THE REQUEST ▸
Your task is to reproduce the material exactly.

[Stored items]
━━━
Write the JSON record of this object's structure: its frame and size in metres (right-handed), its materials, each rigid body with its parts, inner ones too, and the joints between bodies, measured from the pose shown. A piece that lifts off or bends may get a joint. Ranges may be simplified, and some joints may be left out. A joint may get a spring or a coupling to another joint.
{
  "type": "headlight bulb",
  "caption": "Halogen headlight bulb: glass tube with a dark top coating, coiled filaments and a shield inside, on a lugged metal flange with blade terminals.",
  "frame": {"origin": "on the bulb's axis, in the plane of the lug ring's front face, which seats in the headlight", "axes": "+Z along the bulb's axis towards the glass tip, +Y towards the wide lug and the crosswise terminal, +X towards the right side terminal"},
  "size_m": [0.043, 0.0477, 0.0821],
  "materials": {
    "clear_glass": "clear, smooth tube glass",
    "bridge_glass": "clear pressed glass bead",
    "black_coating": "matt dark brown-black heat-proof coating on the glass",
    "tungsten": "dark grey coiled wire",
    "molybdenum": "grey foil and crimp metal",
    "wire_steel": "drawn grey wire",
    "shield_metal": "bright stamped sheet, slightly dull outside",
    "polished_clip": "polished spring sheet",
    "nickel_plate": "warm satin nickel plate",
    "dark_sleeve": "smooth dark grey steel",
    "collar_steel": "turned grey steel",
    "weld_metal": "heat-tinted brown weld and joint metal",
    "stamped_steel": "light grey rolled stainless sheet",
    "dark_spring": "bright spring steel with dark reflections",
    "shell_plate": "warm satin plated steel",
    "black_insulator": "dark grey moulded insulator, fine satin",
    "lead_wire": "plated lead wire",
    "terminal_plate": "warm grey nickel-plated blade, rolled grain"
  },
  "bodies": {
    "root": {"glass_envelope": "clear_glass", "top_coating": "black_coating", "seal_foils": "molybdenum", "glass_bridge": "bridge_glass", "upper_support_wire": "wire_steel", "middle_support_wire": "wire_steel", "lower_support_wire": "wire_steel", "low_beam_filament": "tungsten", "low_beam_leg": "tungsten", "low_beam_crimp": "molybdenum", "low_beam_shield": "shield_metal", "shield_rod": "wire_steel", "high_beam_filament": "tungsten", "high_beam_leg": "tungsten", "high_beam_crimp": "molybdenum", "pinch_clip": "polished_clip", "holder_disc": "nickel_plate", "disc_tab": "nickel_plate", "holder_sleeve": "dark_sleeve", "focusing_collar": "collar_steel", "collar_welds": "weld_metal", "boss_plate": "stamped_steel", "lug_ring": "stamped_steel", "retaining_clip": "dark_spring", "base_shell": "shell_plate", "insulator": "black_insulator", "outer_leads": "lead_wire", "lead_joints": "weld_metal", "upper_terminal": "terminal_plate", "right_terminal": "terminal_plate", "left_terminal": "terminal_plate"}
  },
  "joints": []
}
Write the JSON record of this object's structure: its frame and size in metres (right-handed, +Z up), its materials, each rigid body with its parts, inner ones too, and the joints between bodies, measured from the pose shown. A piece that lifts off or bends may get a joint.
━━━
TASK RESPONSE ▸
Write the JSON record of this object's structure: its frame and size in metres (right-handed), its materials, each rigid body with its parts, inner ones too, and the joints between bodies, measured from the pose shown. A piece that lifts off or bends may get a joint. Ranges may be simplified, and some joints may be left out. A joint may get a spring or a coupling to another joint.
{
  "type": "headlight bulb",
  "caption": "Halogen headlight bulb: glass tube with a dark top coating, coiled filaments and a shield inside, on a lugged metal flange with blade terminals.",
  "frame": {"origin": "on the bulb's axis, in the plane of the lug ring's front face, which seats in the headlight", "axes": "+Z along the bulb's axis towards the glass tip, +Y towards the wide lug and the crosswise terminal, +X towards the right side terminal"},
  "size_m": [0.043, 0.0477, 0.0821],
  "materials": {
    "clear_glass": "clear, smooth tube glass",
    "bridge_glass": "clear pressed glass bead",
    "black_coating": "matt dark brown-black heat-proof coating on the glass",
    "tungsten": "dark grey coiled wire",
    "molybdenum": "grey foil and crimp metal",
    "wire_steel": "drawn grey wire",
    "shield_metal": "bright stamped sheet, slightly dull outside",
    "polished_clip": "polished spring sheet",
    "nickel_plate": "warm satin nickel plate",
    "dark_sleeve": "smooth dark grey steel",
    "collar_steel": "turned grey steel",
    "weld_metal": "heat-tinted brown weld and joint metal",
    "stamped_steel": "light grey rolled stainless sheet",
    "dark_spring": "bright spring steel with dark reflections",
    "shell_plate": "warm satin plated steel",
    "black_insulator": "dark grey moulded insulator, fine satin",
    "lead_wire": "plated lead wire",
    "terminal_plate": "warm grey nickel-plated blade, rolled grain"
  },
  "bodies": {
    "root": {"glass_envelope": "clear_glass", "top_coating": "black_coating", "seal_foils": "molybdenum", "glass_bridge": "bridge_glass", "upper_support_wire": "wire_steel", "middle_support_wire": "wire_steel", "lower_support_wire": "wire_steel", "low_beam_filament": "tungsten", "low_beam_leg": "tungsten", "low_beam_crimp": "molybdenum", "low_beam_shield": "shield_metal", "shield_rod": "wire_steel", "high_beam_filament": "tungsten", "high_beam_leg": "tungsten", "high_beam_crimp": "molybdenum", "pinch_clip": "polished_clip", "holder_disc": "nickel_plate", "disc_tab": "nickel_plate", "holder_sleeve": "dark_sleeve", "focusing_collar": "collar_steel", "collar_welds": "weld_metal", "boss_plate": "stamped_steel", "lug_ring": "stamped_steel", "retaining_clip": "dark_spring", "base_shell": "shell_plate", "insulator": "black_insulator", "outer_leads": "lead_wire", "lead_joints": "weld_metal", "upper_terminal": "terminal_plate", "right_terminal": "terminal_plate", "left_terminal": "terminal_plate"}
  },
  "joints": []
}
Write the JSON record of this object's structure: its frame and size in metres (right-handed, +Z up), its materials, each rigid body with its parts, inner ones too, and the joints between bodies, measured from the pose shown. A piece that lifts off or bends may get a joint.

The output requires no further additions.